The benefits of such an upbringing are manifold, especially because life in the village is rife with challenges. Poverty in Cambodia tends to disintegrate the two-parent household in the village as parents leave to work in the city where employment opportunities are much more readily available than in the village. Such an exodus means that children are left with one parent or no parents and are often raised by elderly or disabled relatives who are unable to rear children in a physically demanding environment. This often means that children remain in a vicious cycle of poverty; in worst case scenarios, these children are left exposed to human traffickers when their relatives pass away or are otherwise unable to protect them. On the other hand, the missionaries open their metaphorical (and physical) doors to all, giving students a place to call refuge where they can also benefit from Bible studies and gain proficiency in English, mathematics, music and sports. In a sense, the missionaries aid in the childrearing efforts of the village, filling in gaps that under resourced guardians could not otherwise fill. This has real ramifications for students as they gain confidence in themselves and competence in their abilities, opening up pathways and opportunities for themselves that their deficient government schooling could never afford them. This is apparent in the stories of many students who passed their national college entrance exams and have very real chances to become doctors, engineers, translators, music directors, bankers, veterinarians and pastors upon graduating. Students like Zoe and Irene thus benefit from the thirteen years that the missionaries have invested as they have grown to be mature young adults who are well-prepared for the academic rigors of college in the city and well-equipped to deal with the rigors of poverty and religious persecution directed at them even from their own families.
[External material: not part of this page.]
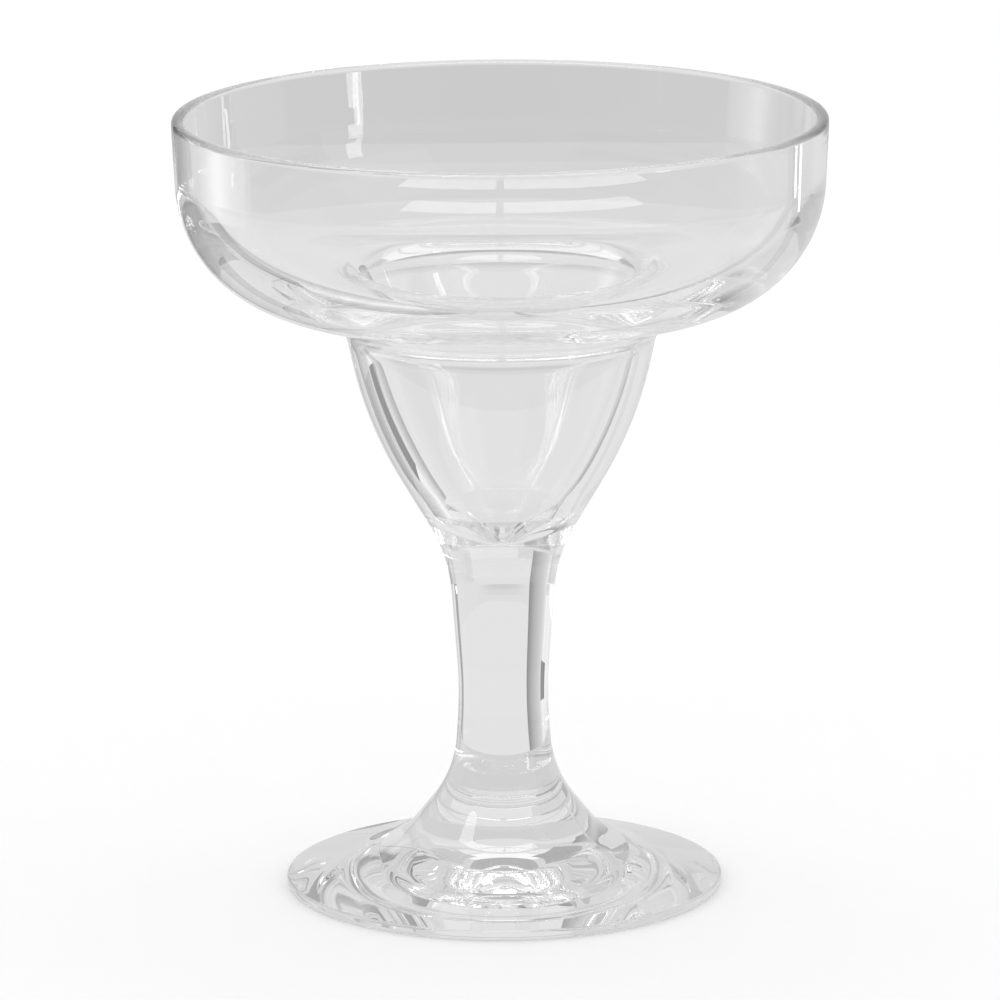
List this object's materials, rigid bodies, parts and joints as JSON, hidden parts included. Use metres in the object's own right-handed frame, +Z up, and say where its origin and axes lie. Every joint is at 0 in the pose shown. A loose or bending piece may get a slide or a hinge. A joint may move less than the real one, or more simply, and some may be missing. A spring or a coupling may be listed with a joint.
{
  "type": "margarita glass",
  "caption": "Clear margarita glass: a wide bowl with upright walls over a narrow tapering cup, on a thick waisted stem and a round flared foot.",
  "frame": {"origin": "centre of the ring that the glass stands on, in the plane of the table", "axes": "+Z up along the axis of the glass, from the foot to the rim; the glass is round about Z, so X and Y are free"},
  "size_m": [0.1156, 0.1154, 0.1396],
  "materials": {
    "clear_glass": "clear soda-lime glass, pressed and fire-polished, smooth inside and outside"
  },
  "bodies": {
    "root": {"bowl": "clear_glass", "stem": "clear_glass", "foot": "clear_glass"}
  },
  "joints": []
}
Meanwhile, in comparison, the work I was able to accomplish over the span of a cumulative three and a half months was minimal. While the students thanked me for the Bible lessons I taught and for the encouragement I gave them while teaching English and piano classes, it was clear to me that any positive thing I effected built upon a foundation of trust and consistency established by the missionaries. In other words, I learned that change is best actualized not by ostentatious initiatives by the strength and wisdom of man, but by faithfulness and consistency in the work of faith over years and years. This “faithfulness over time” model of ministry motivates me, then, to plant my roots in such a place, roll up my sleeves and be faithful and consistent in my service unto God and others.
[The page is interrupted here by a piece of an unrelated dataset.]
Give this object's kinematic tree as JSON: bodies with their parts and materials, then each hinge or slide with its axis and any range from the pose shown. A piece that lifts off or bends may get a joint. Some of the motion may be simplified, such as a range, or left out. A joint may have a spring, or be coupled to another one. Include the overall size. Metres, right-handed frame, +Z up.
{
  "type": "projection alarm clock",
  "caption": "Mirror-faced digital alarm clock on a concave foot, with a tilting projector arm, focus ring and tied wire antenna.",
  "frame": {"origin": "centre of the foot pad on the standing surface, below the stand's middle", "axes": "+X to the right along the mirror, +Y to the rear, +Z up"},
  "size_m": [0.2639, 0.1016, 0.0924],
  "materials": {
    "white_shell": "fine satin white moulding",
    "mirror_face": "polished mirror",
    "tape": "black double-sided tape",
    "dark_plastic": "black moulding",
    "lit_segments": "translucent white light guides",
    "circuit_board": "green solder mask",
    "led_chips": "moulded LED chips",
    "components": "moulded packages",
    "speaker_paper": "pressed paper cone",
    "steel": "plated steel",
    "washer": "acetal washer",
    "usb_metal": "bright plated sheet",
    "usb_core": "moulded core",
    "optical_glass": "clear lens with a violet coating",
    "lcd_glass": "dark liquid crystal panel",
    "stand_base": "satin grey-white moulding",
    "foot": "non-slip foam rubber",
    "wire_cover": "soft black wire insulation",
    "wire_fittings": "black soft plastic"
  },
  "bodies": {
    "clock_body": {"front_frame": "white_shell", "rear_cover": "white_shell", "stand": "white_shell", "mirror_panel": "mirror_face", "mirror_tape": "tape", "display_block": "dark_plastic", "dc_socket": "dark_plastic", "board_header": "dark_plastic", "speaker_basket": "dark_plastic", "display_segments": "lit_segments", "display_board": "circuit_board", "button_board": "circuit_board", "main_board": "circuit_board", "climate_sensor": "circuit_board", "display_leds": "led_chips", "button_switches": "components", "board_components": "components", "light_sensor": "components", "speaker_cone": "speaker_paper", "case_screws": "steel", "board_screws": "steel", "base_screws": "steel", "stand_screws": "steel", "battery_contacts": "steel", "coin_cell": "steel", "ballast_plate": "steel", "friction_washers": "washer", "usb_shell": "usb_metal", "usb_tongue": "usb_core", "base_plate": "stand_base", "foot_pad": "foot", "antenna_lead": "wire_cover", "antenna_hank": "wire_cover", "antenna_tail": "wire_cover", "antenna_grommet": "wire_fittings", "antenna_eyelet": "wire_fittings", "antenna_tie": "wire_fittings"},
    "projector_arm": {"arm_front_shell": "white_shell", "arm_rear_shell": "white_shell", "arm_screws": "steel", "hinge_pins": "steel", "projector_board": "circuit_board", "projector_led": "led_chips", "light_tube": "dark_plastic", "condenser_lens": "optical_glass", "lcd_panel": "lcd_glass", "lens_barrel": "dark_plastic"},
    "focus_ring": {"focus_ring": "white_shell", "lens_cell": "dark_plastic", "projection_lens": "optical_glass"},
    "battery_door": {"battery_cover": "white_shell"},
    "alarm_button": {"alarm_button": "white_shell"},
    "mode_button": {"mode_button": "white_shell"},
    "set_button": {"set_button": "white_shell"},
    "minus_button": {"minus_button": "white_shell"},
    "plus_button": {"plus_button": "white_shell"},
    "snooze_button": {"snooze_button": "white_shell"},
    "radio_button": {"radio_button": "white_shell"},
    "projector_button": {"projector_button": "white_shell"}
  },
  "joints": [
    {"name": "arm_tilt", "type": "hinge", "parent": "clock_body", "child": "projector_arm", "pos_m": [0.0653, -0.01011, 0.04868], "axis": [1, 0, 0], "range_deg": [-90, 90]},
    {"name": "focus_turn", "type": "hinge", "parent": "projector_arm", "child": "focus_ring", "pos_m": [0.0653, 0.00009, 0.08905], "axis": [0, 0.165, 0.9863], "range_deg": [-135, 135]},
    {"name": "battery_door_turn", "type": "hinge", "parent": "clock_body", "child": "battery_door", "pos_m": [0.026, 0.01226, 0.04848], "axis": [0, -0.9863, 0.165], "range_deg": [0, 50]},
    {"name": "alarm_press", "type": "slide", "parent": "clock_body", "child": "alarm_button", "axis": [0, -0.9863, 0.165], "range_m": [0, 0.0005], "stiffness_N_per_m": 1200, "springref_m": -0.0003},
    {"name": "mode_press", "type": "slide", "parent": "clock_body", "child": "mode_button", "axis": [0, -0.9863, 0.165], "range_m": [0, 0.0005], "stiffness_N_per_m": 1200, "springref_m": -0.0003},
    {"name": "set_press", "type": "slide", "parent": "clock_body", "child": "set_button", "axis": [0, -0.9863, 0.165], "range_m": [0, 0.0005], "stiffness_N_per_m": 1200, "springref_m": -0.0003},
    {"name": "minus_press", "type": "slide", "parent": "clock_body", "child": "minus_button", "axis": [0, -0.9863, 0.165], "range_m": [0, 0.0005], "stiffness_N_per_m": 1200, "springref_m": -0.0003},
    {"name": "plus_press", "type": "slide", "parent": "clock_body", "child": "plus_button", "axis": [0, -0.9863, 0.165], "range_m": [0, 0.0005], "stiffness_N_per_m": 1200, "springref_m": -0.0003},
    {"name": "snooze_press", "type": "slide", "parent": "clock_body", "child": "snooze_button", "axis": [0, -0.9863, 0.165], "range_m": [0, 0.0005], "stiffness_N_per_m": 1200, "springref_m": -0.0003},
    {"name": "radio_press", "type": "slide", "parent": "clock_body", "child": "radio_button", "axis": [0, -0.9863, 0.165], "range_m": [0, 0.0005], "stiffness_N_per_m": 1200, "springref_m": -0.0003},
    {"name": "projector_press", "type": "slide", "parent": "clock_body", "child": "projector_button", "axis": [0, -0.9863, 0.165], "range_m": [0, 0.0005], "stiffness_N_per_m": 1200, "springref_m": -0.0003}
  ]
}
The second lesson I’ve learned from my missionary work is to look beyond the metrics to evaluate progress. The village context especially renders metrics and measurable statistics moot. After all, if even standardized testing in the United States fails to adequately capture the full story of educational aptitude, how can the statistics from the singular standardized exam Cambodian public school students must take be of any value? For example, the fact that Zoe performed better than Irene on their college exam reveals nothing about how the church’s educational programs can improve Irene’s English proficiency. Furthermore, one cannot easily measure subjective elements like encouragement, much less things like spiritual maturity or Biblical literacy. The metrics for the type of missionary work we did in the village were either non-existent or failed to adequately capture a model that dealt comprehensively with all of life’s matters, especially across cultures. However, the notes that students wrote to me tell a different story: referring to me as their brother in Christ, they thank me for being among the first to encourage them and make them believe they could play the piano, for example, and beg me to bring my fiancée and future kids back to Cambodia to meet them. Thus, the work in Cambodia has been teaching me how to look where metrics fail to see, and to care for people in such a way that builds them up, encourages dialogue and feedback, and addresses their concerns eagerly and swiftly.
There are still a great many questions I leave Cambodia with, specifically regarding how to best care for children and seniors in incredibly difficult circumstances. I’ve heard about and met too many Cambodian children who were trafficked or raised by incompetent or negligent guardians, too many elderly or disabled adults with no prospects in life, and far too many others trapped in a cycle of poverty and deficit, all of which is devastating and heartwrenching to witness. Nevertheless, I thank God for the opportunity to visit my beloved Khmer brothers and sisters and learn more about the intricacies of Khmer culture so that I may better understand and serve them as a missionary in the future. I hope to return soon, not with a grand ten-year plan on how to “rescue the village,” but with a heart set on long-term, faithful and consistent witness and service unto God and men.